**INPUT**
○ ○ ○ ○ ○ ○ ○
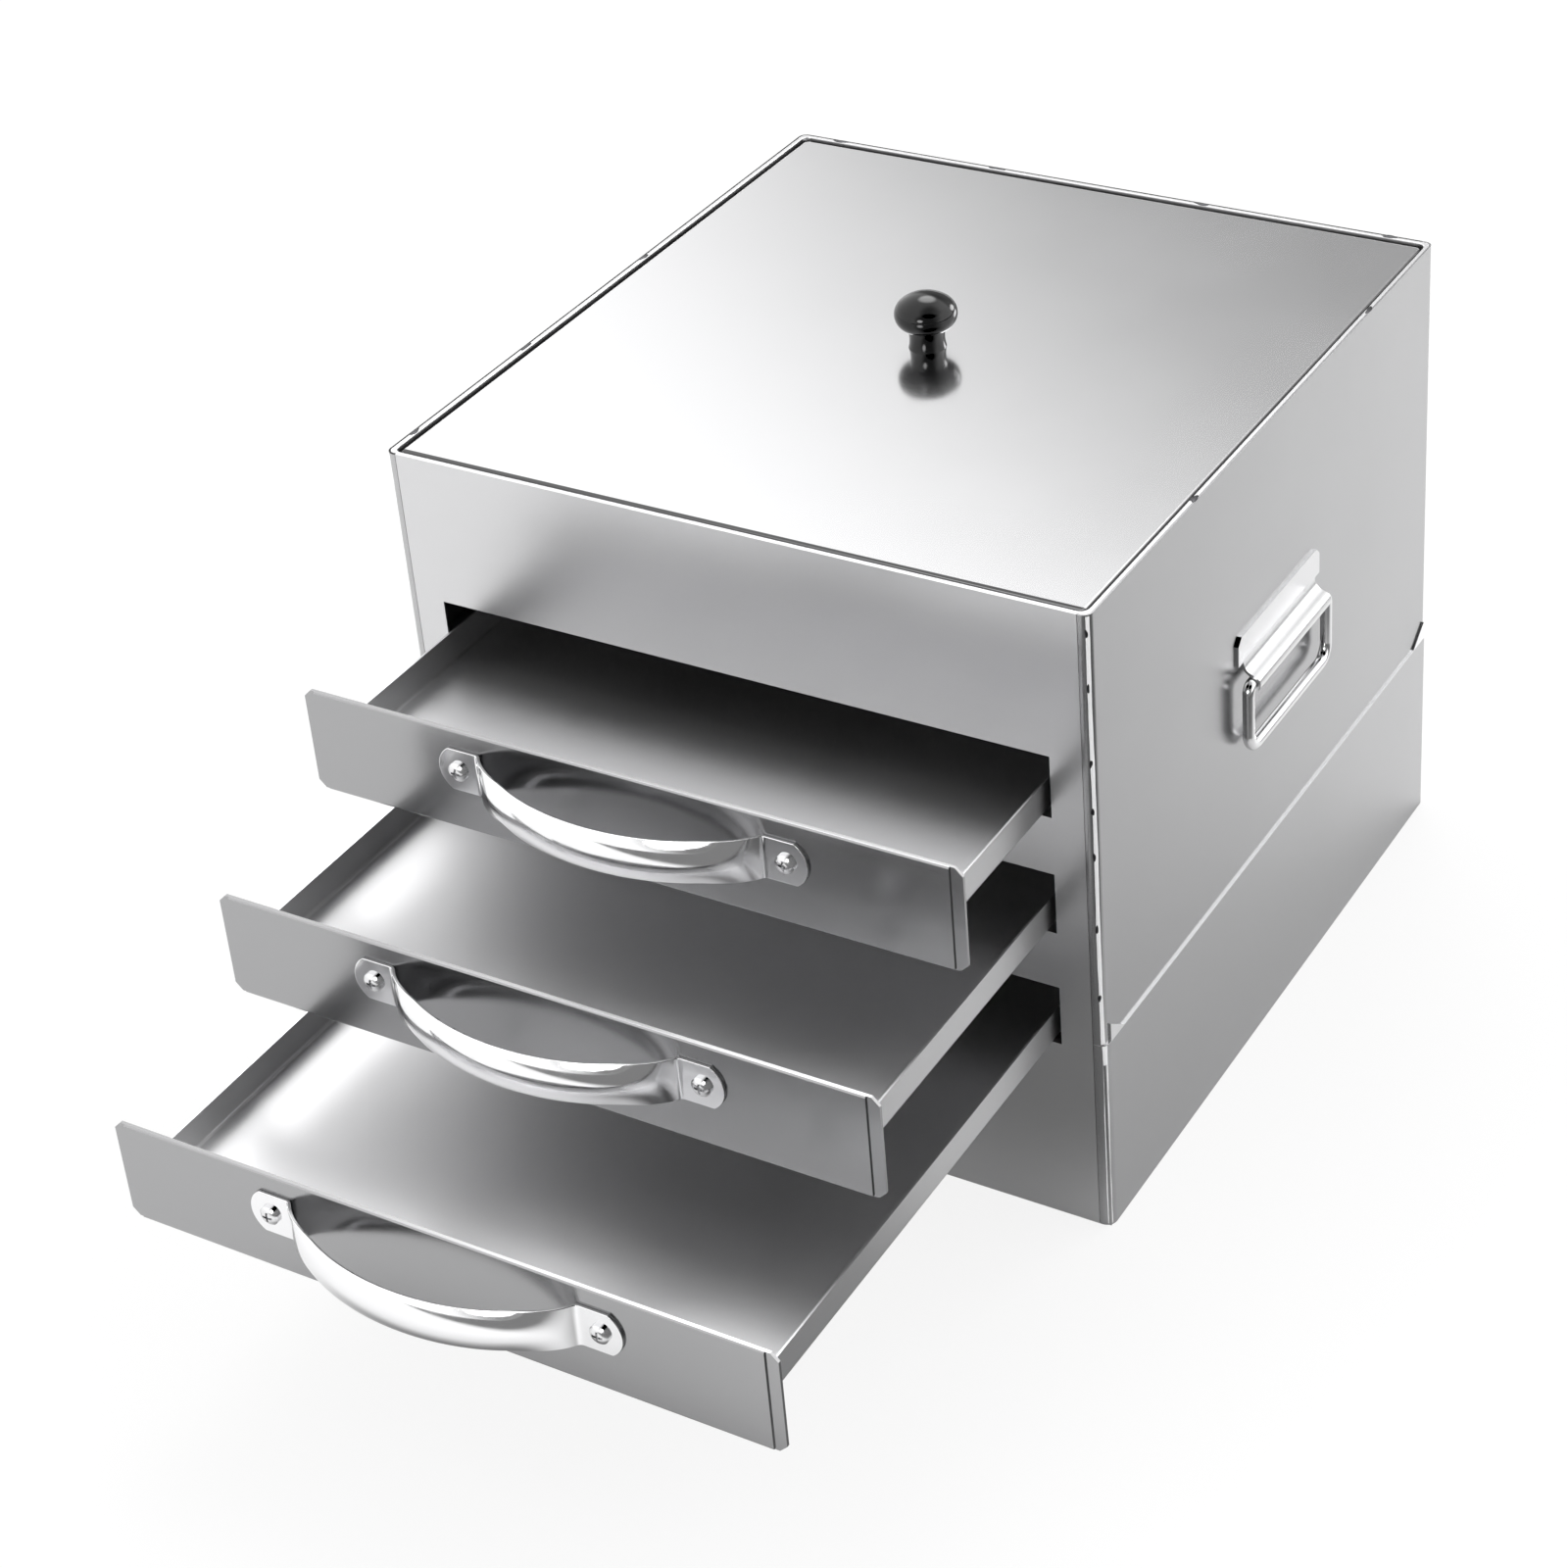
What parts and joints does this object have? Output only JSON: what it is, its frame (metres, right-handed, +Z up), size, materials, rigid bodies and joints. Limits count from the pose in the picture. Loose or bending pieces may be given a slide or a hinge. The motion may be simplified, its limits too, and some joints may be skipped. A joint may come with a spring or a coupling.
{
  "type": "drawer steamer",
  "caption": "Sheet-steel stove-top steamer with a water tank below, pull-out steaming trays with strap handles, a lift-off lid with a knob, and folding side handles.",
  "frame": {"origin": "centre of the casing's underside", "axes": "+Z up; -Y is the front, towards which the drawers pull; +X is the right-hand side seen from the front"},
  "size_m": [0.315, 0.5582, 0.2968],
  "materials": {
    "casing_steel": "satin stainless sheet",
    "tank_steel": "satin stainless sheet",
    "inner_steel": "plain stainless sheet",
    "lid_steel": "bright-rolled stainless sheet, half mirror",
    "knob_bakelite": "polished black bakelite",
    "fastener_steel": "bright zinc or stainless",
    "bracket_steel": "bright stainless sheet",
    "rod_steel": "polished stainless rod",
    "tray_steel": "plain stainless sheet",
    "front_steel": "brushed stainless, grain along X",
    "handle_steel": "polished stainless strap"
  },
  "bodies": {
    "casing": {"front_panel": "casing_steel", "back_panel": "casing_steel", "left_side_panel": "casing_steel", "right_side_panel": "casing_steel", "water_tank": "tank_steel", "rim_fold": "casing_steel", "lid_seat": "inner_steel", "left_handle_bracket": "bracket_steel", "right_handle_bracket": "bracket_steel", "top_left_runner": "inner_steel", "top_right_runner": "inner_steel", "middle_left_runner": "inner_steel", "middle_right_runner": "inner_steel", "bottom_left_runner": "inner_steel", "bottom_right_runner": "inner_steel"},
    "lid": {"lid_panel": "lid_steel", "lid_knob": "knob_bakelite", "knob_washer": "fastener_steel", "knob_screw": "fastener_steel"},
    "left_bail": {"left_bail": "rod_steel"},
    "right_bail": {"right_bail": "rod_steel"},
    "top_drawer": {"top_tray": "tray_steel", "top_drawer_front": "front_steel", "top_handle": "handle_steel", "top_handle_screws": "fastener_steel", "top_handle_nuts": "fastener_steel"},
    "middle_drawer": {"middle_tray": "tray_steel", "middle_drawer_front": "front_steel", "middle_handle": "handle_steel", "middle_handle_screws": "fastener_steel", "middle_handle_nuts": "fastener_steel"},
    "bottom_drawer": {"bottom_tray": "tray_steel", "bottom_drawer_front": "front_steel", "bottom_handle": "handle_steel", "bottom_handle_screws": "fastener_steel", "bottom_handle_nuts": "fastener_steel"}
  },
  "joints": [
    {"name": "top_drawer_slide", "type": "slide", "parent": "casing", "child": "top_drawer", "axis": [0, -1, 0], "range_m": [-0.077, 0.183]},
    {"name": "middle_drawer_slide", "type": "slide", "parent": "casing", "child": "middle_drawer", "axis": [0, -1, 0], "range_m": [-0.141, 0.119]},
    {"name": "bottom_drawer_slide", "type": "slide", "parent": "casing", "child": "bottom_drawer", "axis": [0, -1, 0], "range_m": [-0.2145, 0.0455]},
    {"name": "lid_lift", "type": "slide", "parent": "casing", "child": "lid", "axis": [0, 0, 1], "range_m": [0, 0.06]},
    {"name": "right_bail_swing", "type": "hinge", "parent": "casing", "child": "right_bail", "pos_m": [0.1538, 0, 0.1758], "axis": [0, -1, 0], "range_deg": [0, 170]},
    {"name": "left_bail_swing", "type": "hinge", "parent": "casing", "child": "left_bail", "pos_m": [-0.1538, 0, 0.1758], "axis": [0, 1, 0], "range_deg": [0, 170]}
  ]
}
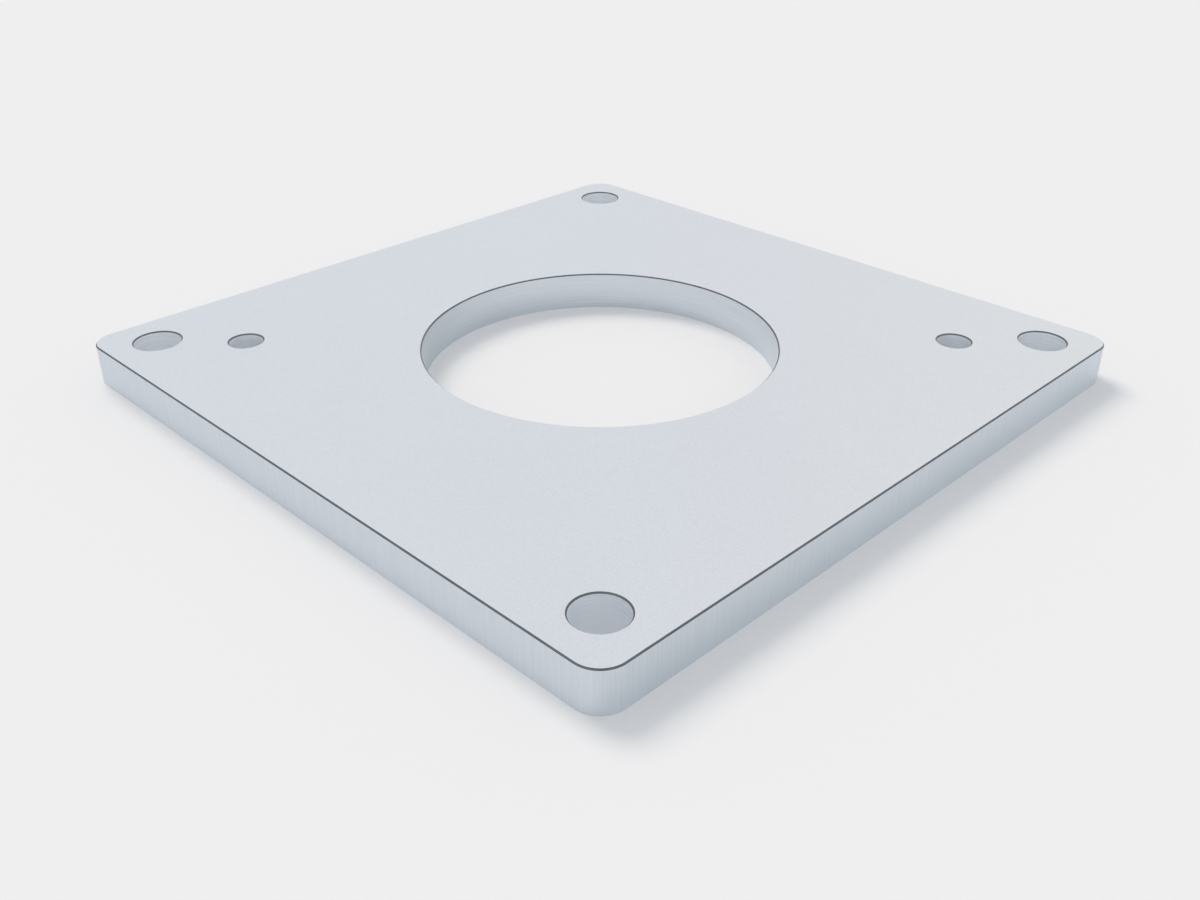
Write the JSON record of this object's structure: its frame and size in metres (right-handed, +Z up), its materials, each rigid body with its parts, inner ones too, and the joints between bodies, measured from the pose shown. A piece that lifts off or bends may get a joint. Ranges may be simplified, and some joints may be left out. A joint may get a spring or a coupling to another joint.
{
  "type": "gearbox mounting plate",
  "caption": "Flat square machined plate with rounded corners, a central bore for a gearbox spigot, corner screw holes and smaller holes on one diagonal, all with broken top edges.",
  "frame": {"origin": "centre of the underside, on the bore's axis", "axes": "+Z up out of the face with the broken edges, X and Y along the plate's sides, with the smaller holes at (-X, +Y) and (+X, -Y)"},
  "size_m": [0.145, 0.145, 0.008],
  "materials": {
    "plate_metal": "fine satin, as machined"
  },
  "bodies": {
    "root": {"mounting_plate": "plate_metal"}
  },
  "joints": []
}
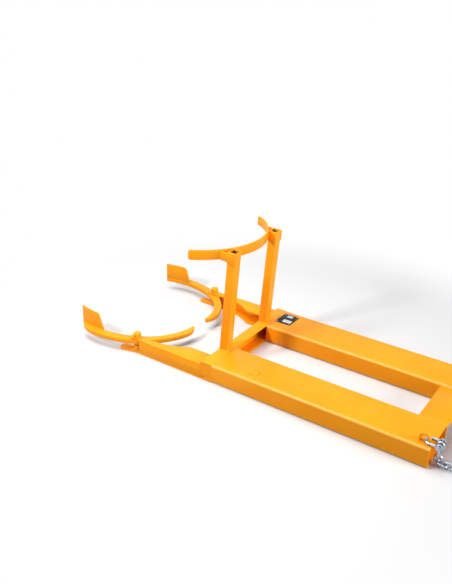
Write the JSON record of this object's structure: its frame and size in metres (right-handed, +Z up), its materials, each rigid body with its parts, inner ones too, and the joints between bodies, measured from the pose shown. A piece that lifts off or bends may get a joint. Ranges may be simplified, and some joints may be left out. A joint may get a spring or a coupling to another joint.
{
  "type": "drum-handling fork attachment",
  "caption": "Steel attachment that slides over fork tines, with swinging arms that grip a drum's base, leaning posts with a curved saddle bar, and a securing chain.",
  "frame": {"origin": "on the floor, halfway across the frame and halfway along it, without the chain", "axes": "+X to the right-hand sleeve (the one with the chain eye), +Y to the open ends of the sleeves, +Z up"},
  "size_m": [0.6438, 1.5977, 0.484],
  "materials": {
    "paint": "glossy yellow-orange powder coat",
    "zinc": "bright zinc plate",
    "fastener": "zinc plate",
    "bush": "oiled bronze",
    "plate": "black rating plate, satin"
  },
  "bodies": {
    "frame": {"right_sleeve": "paint", "left_sleeve": "paint", "right_end_plate": "paint", "left_end_plate": "paint", "right_side_plate": "paint", "left_side_plate": "paint", "right_top_plate": "paint", "left_top_plate": "paint", "right_bottom_plate": "paint", "left_bottom_plate": "paint", "right_collar": "paint", "left_collar": "paint", "right_pivot_pin": "paint", "left_pivot_pin": "paint", "right_lower_boss": "paint", "left_lower_boss": "paint", "right_thrust_washer": "fastener", "left_thrust_washer": "fastener", "right_roll_pin": "fastener", "left_roll_pin": "fastener", "right_post": "paint", "left_post": "paint", "right_gusset": "paint", "left_gusset": "paint", "front_channel": "paint", "rear_cross_plate": "paint", "saddle_bar": "paint", "rating_plate": "plate", "plate_rivets": "fastener", "square_lug": "paint", "chain_eye": "paint", "shackle_bow": "zinc", "shackle_pin": "zinc", "chain_link_01": "zinc", "chain_link_02": "zinc", "chain_link_03": "zinc", "chain_link_04": "zinc", "chain_link_05": "zinc", "chain_link_06": "zinc", "chain_link_07": "zinc", "chain_link_08": "zinc", "chain_link_09": "zinc", "chain_link_10": "zinc", "chain_link_11": "zinc", "chain_link_12": "zinc", "chain_link_13": "zinc", "hook_body": "zinc"},
    "right_arm": {"right_grip_arm": "paint", "right_arm_bush": "bush", "right_grip_pad": "paint"},
    "left_arm": {"left_grip_arm": "paint", "left_arm_bush": "bush", "left_grip_pad": "paint"},
    "gate": {"hook_gate": "zinc", "gate_pin": "zinc"}
  },
  "joints": [
    {"name": "right_arm_swing", "type": "hinge", "parent": "frame", "child": "right_arm", "pos_m": [0.264, -0.4559, 0.0453], "axis": [0, 0, -1], "range_deg": [-80, 38]},
    {"name": "left_arm_swing", "type": "hinge", "parent": "frame", "child": "left_arm", "pos_m": [-0.264, -0.4559, 0.0453], "axis": [0, 0, 1], "range_deg": [-80, 38]},
    {"name": "hook_gate_swing", "type": "hinge", "parent": "frame", "child": "gate", "pos_m": [0.06872, 0.81045, 0.00987], "axis": [0.0951, 0.0346, -0.9949], "range_deg": [0, 20], "stiffness_Nm_per_rad": 0.05, "springref_deg": -17.19}
  ]
}
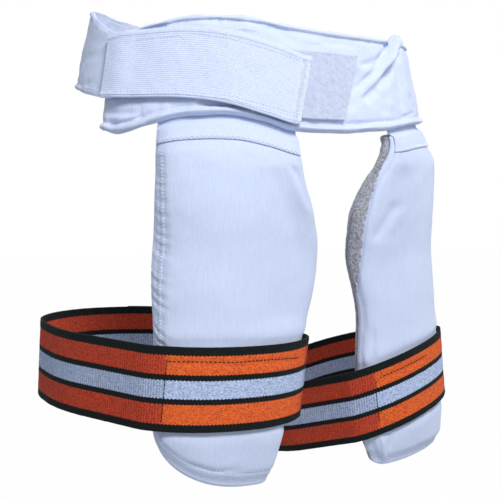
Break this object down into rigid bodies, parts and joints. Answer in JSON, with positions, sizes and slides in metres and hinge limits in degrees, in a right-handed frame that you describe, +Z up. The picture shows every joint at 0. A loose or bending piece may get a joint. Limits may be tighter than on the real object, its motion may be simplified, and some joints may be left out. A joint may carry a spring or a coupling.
{
  "type": "cricket thigh guard",
  "caption": "Padded waist belt with a hook-and-loop flap, a padded guard hanging over the front of each thigh, and a striped elastic strap round each thigh.",
  "frame": {"origin": "middle of the waist opening, at the height of the middle of the belt's front", "axes": "+Z up along the body, the wearer faces -Y, and the wearer's right is -X"},
  "size_m": [0.3938, 0.2683, 0.4153],
  "materials": {
    "cotton": "plain woven white cotton cover over foam",
    "ribbed_elastic": "fine ribbed white elastic",
    "loop_pile": "fuzzy white loop pile",
    "terry": "mottled grey-white terry",
    "striped_elastic": "woven elastic with orange, black and silver-white stripes",
    "hook_tape": "white nylon hook tape"
  },
  "bodies": {
    "root": {"waist_belt": "cotton", "closing_flap": "ribbed_elastic", "loop_patch": "loop_pile", "flap_hook_tape": "hook_tape", "right_thigh_pad": "cotton", "right_pad_lining": "terry", "right_pad_hanger": "cotton", "right_thigh_strap": "striped_elastic", "right_strap_tape": "hook_tape", "left_thigh_pad": "cotton", "left_pad_lining": "terry", "left_pad_hanger": "cotton", "left_thigh_strap": "striped_elastic", "left_strap_tape": "hook_tape"}
  },
  "joints": []
}
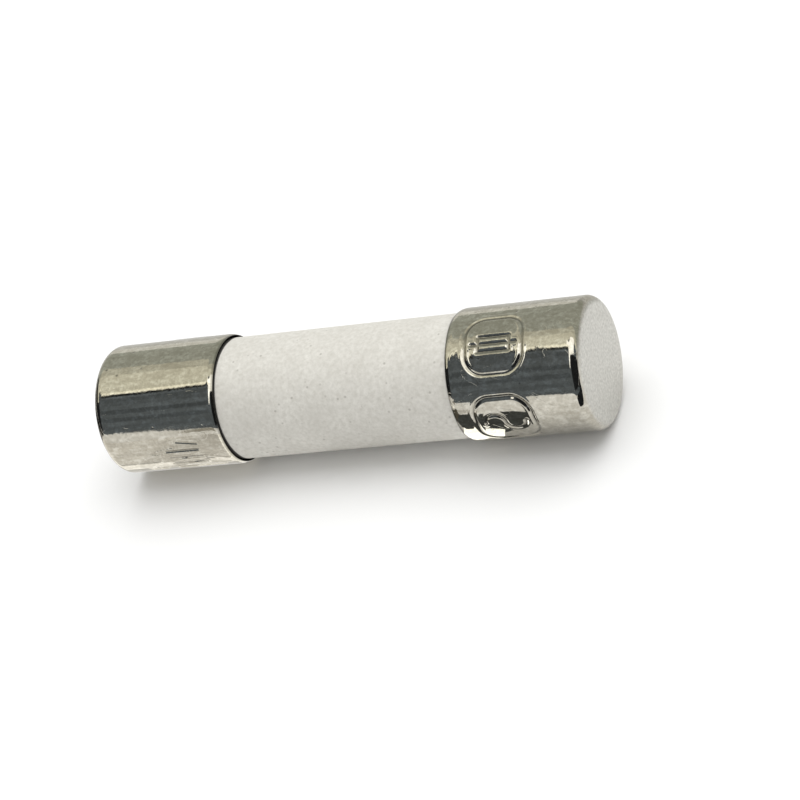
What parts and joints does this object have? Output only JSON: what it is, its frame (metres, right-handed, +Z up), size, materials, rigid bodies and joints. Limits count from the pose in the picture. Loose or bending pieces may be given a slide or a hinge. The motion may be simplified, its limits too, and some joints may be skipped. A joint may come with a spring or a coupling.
{
  "type": "cartridge fuse",
  "caption": "Small round cartridge fuse: white ceramic tube filled with sand, a plated metal cap on each end and a wound wire element inside.",
  "frame": {"origin": "middle of the fuse, on its axis, halfway between the two end faces", "axes": "+X along the fuse's axis towards the right-hand cap; +Z up with the fuse lying on its side; -Y is the front"},
  "size_m": [0.0206, 0.0052, 0.0052],
  "materials": {
    "nickel": "polished",
    "ceramic": "matte",
    "solder": "satin",
    "fibre": "matte",
    "sand": "matte",
    "wire": "satin",
    "yarn": "matte"
  },
  "bodies": {
    "root": {"ceramic_tube": "ceramic", "left_end_cap": "nickel", "right_end_cap": "nickel", "left_sealing_disc": "fibre", "right_sealing_disc": "fibre", "left_solder_joint": "solder", "right_solder_joint": "solder", "quartz_sand_filler": "sand", "fuse_wire_winding": "wire", "core_yarn_ply_1": "yarn", "core_yarn_ply_2": "yarn", "core_yarn_ply_3": "yarn"}
  },
  "joints": []
}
○ ○ ○ ○ ○ ○ ○
**TASK DESCRIPTION**
Copy each line of the listing that contains the string "slides".

**EXERCISE RESPONSE**
  "caption": "Steel attachment that slides over fork tines, with swinging arms that grip a drum's base, leaning posts with a curved saddle bar, and a securing chain.",
Break this object down into rigid bodies, parts and joints. Answer in JSON, with positions, sizes and slides in metres and hinge limits in degrees, in a right-handed frame that you describe, +Z up. The picture shows every joint at 0. A loose or bending piece may get a joint. Limits may be tighter than on the real object, its motion may be simplified, and some joints may be left out. A joint may carry a spring or a coupling.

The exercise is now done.